Elevation: raise the swollen finger to the sky, so that the swelling is pulled down and away from the joint by gravity.
You can also take Ibuprofen or a similar over the counter anti-inflammatory and pain reducing treatment. But don’t take Ibuprofen in order to get back to training – you’ll make the injury worse.
If you train BJJ a lot, you may also get chronically swollen finger joints. This could be due to scar tissue that formed from all the sprains your finger endured over the years.
Jammed finger during BJJ
What I mean by jammed fingers is that you will have a finger stuck in a (usually fully stretched) locked out position and you will need to force it to move.
This usually happens when your fingers are stuck between someone’s gi, belt or someone else’s fingers. You will feel something click in your finger and realize that you can’t move it anymore.
You need to calm down and walk out of the rolling. You should never try to force it out yourself as this could permanently damage your joint.
If you have a jammed finger, you need to go to a medical professional right away. They can diagnose exactly what’s going on and force your finger to move again, in a way that’s as safe as possible.
The only thing you can do at the academy is to take an ibuprofen, possibly put ice on it, and then seek out medical attention.
Dislocated finger in BJJ
If you have a dislocated finger you will see your finger stuck in the wrong position, either sideways or folded over backwards.
This happens when somebody violently breaks your grip and your finger gets stuck in their gi or if you stomp your finger so hard on something that it folds over all the way backwards and is forced out of its socket (I’ve had that with my thumb).
A dislocated finger needs to be put back in the socket of the joint but it’s wise to ask a medical professional to do this as you can damage your tendons if you do it yourself.
You can’t train BJJ with a dislocated finger, but I don’t need to tell you that. You’ll know not to train when your finger is dislocated.
A dislocated finger hurts extremely. I’ve had my thumb dislocated and a finger broken (both outside of BJJ), and I’m not exaggerating if I say that the dislocated finger hurts at least 100 times more than the broken finger.
Also, my thumb has never been the same after the dislocation. It’s always locked out when I wake up and locks out periodically during the day, and it hurts when I bend it. I basically have arthritis in my thumb now. So be careful with your fingers!
Broken finger from BJJ
There are different ways to get a broken finger in BJJ. One of the most common is when you are rolling and someone accidentally steps on your finger. This can happen to anyone, so you should be aware of your surroundings.
A broken finger hurts and it looks ugly. But it’s also a serious injury and you can’t really train without a cast for a while. So be careful.
If you think you broke a finger, go to the doctor. You shouldn’t continue training.
It may feel like you can continue training because broken fingers don’t always hurt so much (especially if you break one of the finger bones inside your hand, rather than your actual finger itself). I actually broke my finger like this once and was doing bench presses the next day, because I hadn’t gone to the doctor yet.

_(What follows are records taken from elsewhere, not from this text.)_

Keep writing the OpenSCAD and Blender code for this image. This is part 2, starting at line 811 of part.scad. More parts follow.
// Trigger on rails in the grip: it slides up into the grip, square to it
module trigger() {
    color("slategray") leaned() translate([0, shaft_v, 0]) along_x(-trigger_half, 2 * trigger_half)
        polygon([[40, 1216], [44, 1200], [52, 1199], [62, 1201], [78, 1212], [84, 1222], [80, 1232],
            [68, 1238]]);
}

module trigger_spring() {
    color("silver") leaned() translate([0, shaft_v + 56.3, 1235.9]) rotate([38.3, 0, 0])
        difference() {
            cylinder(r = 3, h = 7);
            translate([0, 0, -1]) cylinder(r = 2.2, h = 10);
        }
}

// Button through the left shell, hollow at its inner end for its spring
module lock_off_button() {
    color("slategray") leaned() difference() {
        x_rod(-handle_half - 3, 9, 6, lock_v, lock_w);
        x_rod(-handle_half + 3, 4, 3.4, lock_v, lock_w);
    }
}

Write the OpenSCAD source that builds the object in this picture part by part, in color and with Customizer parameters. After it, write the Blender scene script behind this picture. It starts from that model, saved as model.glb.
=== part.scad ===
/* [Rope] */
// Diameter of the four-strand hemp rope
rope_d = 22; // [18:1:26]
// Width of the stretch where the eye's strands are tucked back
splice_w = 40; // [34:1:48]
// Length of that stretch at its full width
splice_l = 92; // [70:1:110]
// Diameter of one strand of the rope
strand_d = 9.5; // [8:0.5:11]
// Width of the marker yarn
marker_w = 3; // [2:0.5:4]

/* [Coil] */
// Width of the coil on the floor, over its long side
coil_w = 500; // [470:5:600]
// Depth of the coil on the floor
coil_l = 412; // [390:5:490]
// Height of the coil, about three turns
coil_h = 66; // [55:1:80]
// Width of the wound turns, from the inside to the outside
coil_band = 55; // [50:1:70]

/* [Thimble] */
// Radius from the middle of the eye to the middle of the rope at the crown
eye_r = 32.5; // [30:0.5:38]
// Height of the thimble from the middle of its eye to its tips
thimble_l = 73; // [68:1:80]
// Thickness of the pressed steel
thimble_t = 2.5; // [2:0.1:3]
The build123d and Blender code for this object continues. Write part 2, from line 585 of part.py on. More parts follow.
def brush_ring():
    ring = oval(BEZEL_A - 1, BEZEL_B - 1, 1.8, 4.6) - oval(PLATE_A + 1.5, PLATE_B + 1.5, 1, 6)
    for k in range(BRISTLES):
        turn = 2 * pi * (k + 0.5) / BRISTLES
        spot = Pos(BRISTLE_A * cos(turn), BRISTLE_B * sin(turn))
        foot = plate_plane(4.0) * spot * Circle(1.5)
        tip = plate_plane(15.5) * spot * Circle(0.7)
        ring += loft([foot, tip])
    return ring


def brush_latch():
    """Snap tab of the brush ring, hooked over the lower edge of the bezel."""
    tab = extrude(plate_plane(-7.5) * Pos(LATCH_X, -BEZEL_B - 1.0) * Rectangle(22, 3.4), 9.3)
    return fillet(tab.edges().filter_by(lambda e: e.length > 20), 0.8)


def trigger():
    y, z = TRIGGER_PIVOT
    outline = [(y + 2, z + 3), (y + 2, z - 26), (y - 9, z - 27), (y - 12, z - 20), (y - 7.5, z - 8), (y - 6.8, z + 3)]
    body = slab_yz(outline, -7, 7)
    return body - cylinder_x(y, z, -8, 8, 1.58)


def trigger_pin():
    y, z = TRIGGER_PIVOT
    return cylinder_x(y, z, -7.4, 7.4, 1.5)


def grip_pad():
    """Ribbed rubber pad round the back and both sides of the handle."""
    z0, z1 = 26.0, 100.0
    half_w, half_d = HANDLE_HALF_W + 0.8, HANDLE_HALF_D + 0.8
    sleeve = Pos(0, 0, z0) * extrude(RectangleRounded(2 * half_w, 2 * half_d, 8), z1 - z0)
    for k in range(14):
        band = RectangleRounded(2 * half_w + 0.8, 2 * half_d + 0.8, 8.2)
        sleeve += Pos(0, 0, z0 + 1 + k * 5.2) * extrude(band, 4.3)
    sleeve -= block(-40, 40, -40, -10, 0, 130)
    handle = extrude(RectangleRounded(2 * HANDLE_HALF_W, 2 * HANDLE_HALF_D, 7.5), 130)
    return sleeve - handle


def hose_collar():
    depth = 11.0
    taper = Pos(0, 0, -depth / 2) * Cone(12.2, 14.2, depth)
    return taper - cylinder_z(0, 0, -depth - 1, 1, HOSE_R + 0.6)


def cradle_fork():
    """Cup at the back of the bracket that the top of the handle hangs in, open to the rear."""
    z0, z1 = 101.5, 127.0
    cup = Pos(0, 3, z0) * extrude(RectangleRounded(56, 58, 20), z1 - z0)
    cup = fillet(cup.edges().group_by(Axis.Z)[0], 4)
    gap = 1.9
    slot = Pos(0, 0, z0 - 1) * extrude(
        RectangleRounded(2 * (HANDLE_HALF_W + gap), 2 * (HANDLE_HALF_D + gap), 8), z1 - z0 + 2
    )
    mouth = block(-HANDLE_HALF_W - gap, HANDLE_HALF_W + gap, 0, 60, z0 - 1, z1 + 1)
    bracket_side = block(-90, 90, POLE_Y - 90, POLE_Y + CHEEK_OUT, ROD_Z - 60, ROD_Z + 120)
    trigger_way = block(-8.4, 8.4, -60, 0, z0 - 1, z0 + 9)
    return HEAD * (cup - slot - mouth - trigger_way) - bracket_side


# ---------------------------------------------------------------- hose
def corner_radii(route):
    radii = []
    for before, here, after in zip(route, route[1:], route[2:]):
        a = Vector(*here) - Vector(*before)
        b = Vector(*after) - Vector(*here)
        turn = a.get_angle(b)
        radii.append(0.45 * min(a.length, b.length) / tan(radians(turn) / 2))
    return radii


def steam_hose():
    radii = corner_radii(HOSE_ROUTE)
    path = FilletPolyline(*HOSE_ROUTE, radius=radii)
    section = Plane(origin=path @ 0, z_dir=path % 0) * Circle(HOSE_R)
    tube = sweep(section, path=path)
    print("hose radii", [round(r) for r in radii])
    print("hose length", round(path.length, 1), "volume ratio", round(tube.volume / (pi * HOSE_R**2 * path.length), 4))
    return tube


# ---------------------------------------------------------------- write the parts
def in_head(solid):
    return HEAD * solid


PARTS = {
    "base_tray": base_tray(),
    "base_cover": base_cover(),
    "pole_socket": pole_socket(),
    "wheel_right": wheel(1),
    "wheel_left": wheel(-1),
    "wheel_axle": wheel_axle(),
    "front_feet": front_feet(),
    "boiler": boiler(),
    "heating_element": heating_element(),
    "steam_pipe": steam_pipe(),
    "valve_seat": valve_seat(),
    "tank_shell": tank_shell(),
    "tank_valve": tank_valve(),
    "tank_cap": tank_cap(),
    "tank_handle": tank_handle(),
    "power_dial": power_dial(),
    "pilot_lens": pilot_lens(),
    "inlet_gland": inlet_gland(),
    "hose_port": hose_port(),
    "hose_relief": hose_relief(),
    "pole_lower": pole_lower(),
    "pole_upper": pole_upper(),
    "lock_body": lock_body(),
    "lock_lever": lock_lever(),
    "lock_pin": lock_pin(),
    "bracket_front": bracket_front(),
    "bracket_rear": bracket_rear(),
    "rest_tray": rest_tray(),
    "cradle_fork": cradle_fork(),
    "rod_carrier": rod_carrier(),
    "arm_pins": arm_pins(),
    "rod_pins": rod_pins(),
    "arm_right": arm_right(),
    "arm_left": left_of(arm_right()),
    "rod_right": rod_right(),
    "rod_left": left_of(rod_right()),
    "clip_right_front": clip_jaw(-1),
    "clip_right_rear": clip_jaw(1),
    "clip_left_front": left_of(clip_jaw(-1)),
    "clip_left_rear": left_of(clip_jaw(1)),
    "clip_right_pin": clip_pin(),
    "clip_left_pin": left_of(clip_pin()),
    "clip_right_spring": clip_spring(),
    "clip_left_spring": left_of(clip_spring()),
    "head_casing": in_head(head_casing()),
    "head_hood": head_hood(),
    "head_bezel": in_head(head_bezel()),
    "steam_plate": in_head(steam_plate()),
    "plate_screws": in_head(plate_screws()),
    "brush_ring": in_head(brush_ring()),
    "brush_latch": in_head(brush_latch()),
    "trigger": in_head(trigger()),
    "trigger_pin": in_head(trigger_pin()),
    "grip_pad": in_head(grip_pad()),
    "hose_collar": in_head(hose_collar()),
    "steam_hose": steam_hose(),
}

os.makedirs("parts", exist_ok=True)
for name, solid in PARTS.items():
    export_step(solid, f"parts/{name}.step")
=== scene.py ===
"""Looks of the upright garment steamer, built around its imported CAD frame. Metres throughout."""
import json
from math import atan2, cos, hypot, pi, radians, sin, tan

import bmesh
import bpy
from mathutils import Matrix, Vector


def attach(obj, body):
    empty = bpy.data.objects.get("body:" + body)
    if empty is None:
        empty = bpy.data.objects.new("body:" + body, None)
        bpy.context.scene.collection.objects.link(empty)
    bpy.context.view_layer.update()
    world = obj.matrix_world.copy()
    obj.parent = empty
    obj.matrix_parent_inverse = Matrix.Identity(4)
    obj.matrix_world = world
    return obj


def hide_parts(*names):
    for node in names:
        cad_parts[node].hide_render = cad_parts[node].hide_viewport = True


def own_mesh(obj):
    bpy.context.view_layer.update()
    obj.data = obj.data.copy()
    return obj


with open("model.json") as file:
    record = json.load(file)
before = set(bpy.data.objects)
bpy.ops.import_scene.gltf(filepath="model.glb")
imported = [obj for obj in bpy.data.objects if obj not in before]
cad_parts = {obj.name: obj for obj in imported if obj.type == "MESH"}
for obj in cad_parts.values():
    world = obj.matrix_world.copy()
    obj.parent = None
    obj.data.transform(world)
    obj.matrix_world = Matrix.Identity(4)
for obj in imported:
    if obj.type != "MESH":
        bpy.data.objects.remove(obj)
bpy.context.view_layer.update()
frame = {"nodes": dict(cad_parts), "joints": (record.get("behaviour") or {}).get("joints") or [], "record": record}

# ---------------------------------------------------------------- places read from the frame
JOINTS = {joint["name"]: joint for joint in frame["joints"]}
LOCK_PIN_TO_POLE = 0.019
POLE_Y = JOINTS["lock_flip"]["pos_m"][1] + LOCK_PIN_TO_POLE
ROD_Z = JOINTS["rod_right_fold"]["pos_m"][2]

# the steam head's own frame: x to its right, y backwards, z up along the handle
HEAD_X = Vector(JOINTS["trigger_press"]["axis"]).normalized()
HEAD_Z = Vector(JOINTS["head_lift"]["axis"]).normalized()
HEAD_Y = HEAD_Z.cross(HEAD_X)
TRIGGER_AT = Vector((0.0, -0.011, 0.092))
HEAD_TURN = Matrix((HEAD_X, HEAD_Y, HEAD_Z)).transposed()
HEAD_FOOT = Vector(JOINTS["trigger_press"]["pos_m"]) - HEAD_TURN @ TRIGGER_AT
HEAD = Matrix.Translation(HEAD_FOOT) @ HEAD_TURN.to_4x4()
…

But, the doctor told me that if you train with a broken finger, it can get forced out of position and either heal up in the wrong position, or not heal up at all. So unfortunately you have to take a break from training jiu jitsu (or you can try to train with a cast) if you broke your finger.
Final thoughts on common finger injuries in BJJ
Unfortunately, finger sprains and injuries are a part of the game for many people that train Brazilian jiu-jitsu.
But a lot of finger injuries can be prevented by adjusting your rolling style. just don’t hold onto your grips for dear life; let them go if you feel the tension build.
If you really have a lot of problems with your fingers you should consider whether you want to train nogi or gi BJJ, as no gi is much less hard on the fingers.
And remember that if you suspect you might have a serious finger injury, such as a dislocated finger or a broken finger, you should stop training Jiu Jitsu until you have sought medical advice from a professional.